A report from a private-sector working group on the best practices for disclosing information about risks being taken by banks and securities firms was due out soon. Former Chase Manhattan Corp. chief executive officer Walter V. Shipley is heading the group, which federal bank and securities regulators formed last April. The panel’s recommendations were supposed to be ready for financial services firms to use in preparing their 2000 performance reports, which should come out in February.


Payday Lending

A proposal by the Office of the Comptroller of the Currency that would let it raise exam fees for banks that strike partnerships with payday or title lenders. Published Dec. 1. Comments were due Jan. 2.

Thrift Applications

A proposal by the OTS to streamline applications processing. The proposal would require a pre-filing meeting of agency officials and a new thrift applicant or a company seeking to acquire an existing thrift, to identify any legal or policy issues.
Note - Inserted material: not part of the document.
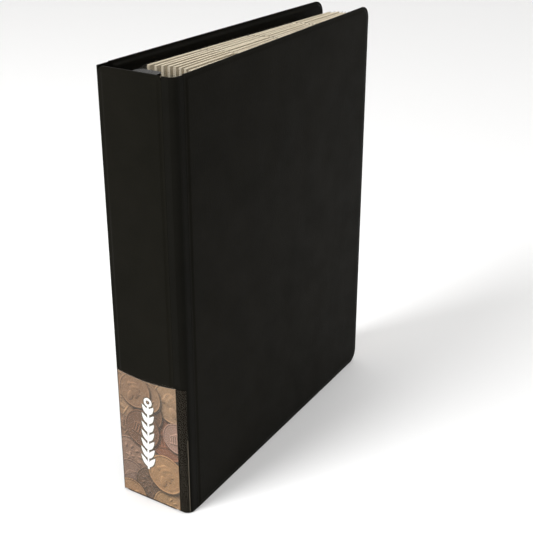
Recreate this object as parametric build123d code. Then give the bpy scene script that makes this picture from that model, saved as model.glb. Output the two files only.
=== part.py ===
from build123d import *
import math
import os

# Coin album: heat-sealed vinyl covers over chipboard, a spine-mounted three-ring mechanism and ten
# twenty-pocket pages of coin holders. It stands upright on its lower welds.
# Millimetres. X runs across the spine (front cover at +X), Y from the spine to the fore-edge, Z up.
# The origin is in the middle of the spine's foot. Plan outlines are drawn in X and Y.

# Case
ALBUM_HEIGHT = 298.5
ALBUM_THICKNESS = 58.6  # between the outer hinge corners
ALBUM_DEPTH = 250.0  # from the hinge corner to the fore-edge, along the cover
COVER_LEAN = 2.0  # degrees that each cover leans in towards the fore-edge
BOARD_THICKNESS = 2.4
VINYL_THICKNESS = 0.45
WELD_WIDTH = 3.0  # flattened rim round each board
WELD_THICKNESS = 1.1
WELD_DEPTH = 0.5  # outer face to the weld's outer side
COVER_CORNER_RADIUS = 9.5
SPINE_CORNER_RADIUS = 4.0
BOARD_CLEARANCE = 0.4  # between a board's edge and the weld
FRONT_CHANNEL = 9.6  # hinge corner to the spine panel, at the front cover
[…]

Published Nov. 2. Comments were due Jan. 2.

Thrift Bylaws

A proposal by the OTS to create optional bylaws that savings associations could adopt without regulatory approval. Published Nov. 2. Comments were due Jan. 2.

Subprime Residuals

A proposal by the banking and thrift agencies that would require banks to keep $1 of capital for every $1 of subprime residuals. The proposal also would limit the concentration of residuals to 25% of Tier 1 capital. A residual, also known as a retained interest, is the interest a bank keeps when it securitizes and sells pools of high-risk loans. Published Sept. 27. Comments were due Dec. 26.